The first death was reported Nov. 27 at a wholesale food business on Mound Road.

Inside the facility, which according to the Michigan Department of Licensing and Regulatory Affairs was incorporated as Laith’s Candy Land LLC two months earlier, employee Sufian “Samuel” Saba, 51, had been found fatally shot, police reported.

A GoFundMe page described him as a loyal husband and father of two.

“My dad was known by many names, but ‘Victim’ has never crossed my mind,” his son, Sam, wrote on Facebook. “There are only a few things I have of his, but I’m proud to carry his smile.”

Saba was reportedly found by his nephew, Laith Anki, who state records list as the company’s resident agent.

On Facebook, the 26-year-old described his uncle as “my favorite person in my life a man that has taught me everything.”

Days later, as relatives coordinated a funeral, Anki shared the same fate.

At about 4 a.m. Dec. 2, officers were alerted that he had gone missing. A probe led them to check his workplace. They found him dead inside with apparent gunshot wounds.

“The two homicides appear to be targeted and related,” police have said in a press release. Investigators have not released other details.
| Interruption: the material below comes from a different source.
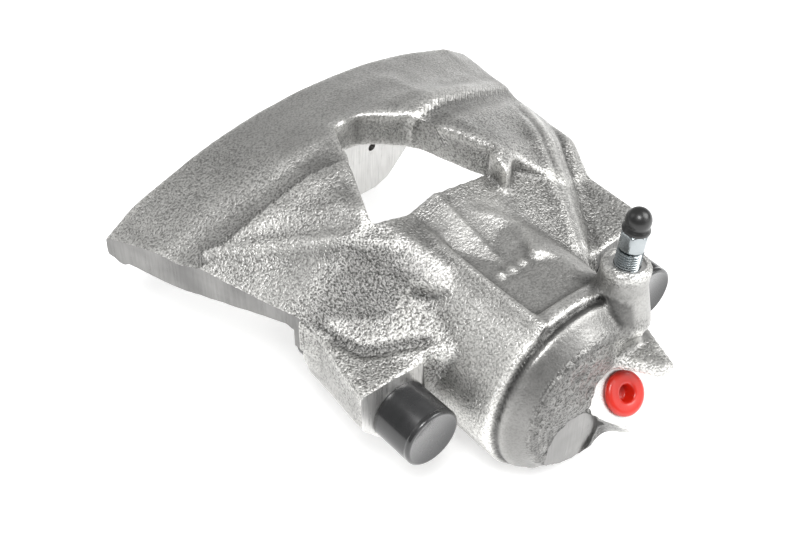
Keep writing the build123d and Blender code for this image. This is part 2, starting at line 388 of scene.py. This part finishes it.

Relatives did not respond to interview requests. Sam Saba told WDIV-TV (Channel 4) that they “definitely all are fearful. This has been two targeted family members ...”

Hopson’s loved ones also doubt her death, which spurred condolences online, was random.

At about 7:45 a.m. Dec. 9, shortly after she returned home in the 42000 block of Parkside Circle from her late shift at an Oakland County nursing center, police fielded a call about gunshots. Officers soon found the nurse “laying on the ground deceased from multiple gunshot wounds,” investigators wrote.

Authorities have not disclosed a possible motive. Hopson’s mother does not believe it involved a robbery since no valuables appeared to be taken.

“It was definitely somebody she knows,” she contends. “They had to know when she was coming home.”

It was an appalling end for the vivacious young woman dubbed the “Beyoncé of the family” due to her glamorous style, who skipped senior prom to work, still drove a younger sister around, paid relatives’ bills as well as gifted expensive mini-cars to a nephew and godchild.

“She liked to keep the peace all the time,” said her father, Alfred Daniel. “She had a big heart.”

The Sterling Heights Police Department is following up on tips on all three cases and “looking at everyone,” Lt. Mario Bastianelli said. “We’re utilizing every bit of resource to keep the community safe.”

The deaths do not necessarily reflect a trend, he added. “Having these type of incidents happen is very rare.”

Tatyana Branch-Jorgensen of Detroit holds a candle during a vigil for her cousin, Kiah Hopson, on Dec. 15, which would have been Hopson’s 25th birthday.

In 2015, Sterling Heights recorded five homicides after consecutive years of none reported, but administrators said suspects were arrested and convicted in each case.

The FBI Preliminary Crime Statistics Report released this fall showed that last year, compared to the seven Michigan municipalities with populations over 100,000, Sterling Heights scored safest in seven out of 10 categories. Property crimes, burglaries, larcenies, car thefts, arson and sexual assaults also significantly decreased, the analysis showed.

But at church brunches and in living rooms, some of the city’s 132,000-plus residents recognize how the shocking violence can affect perceptions, even temporarily.

“It raises questions,” said Brian Brennan, a resident of more than 40 years. “The uncertainty — that’s what people wonder about.”

So far, the recent slayings have not prompted Sterling Heights Regional Chamber of Commerce members to relay a need to boost security at their businesses, said Melanie Davis, its president and CEO. “These are unfortunate circumstances, but I think we have a lot of faith in our Police Department.”

Damian Sharbowski, who runs an auto shop off 15 Mile, said he feels safe in the city he’s resided in since the 1970s. “There is a strong police presence.”

Still, the loss haunts Hopson’s family and friends, who gathered Dec. 15 on what would have been her 25th birthday for a vigil near the spot where she was gunned down.

Joining the crowd was City Councilman Michael Radtke. He believes the tragedy is an anomaly.

“This is unacceptable in any place,” he said. “But especially Sterling Heights.”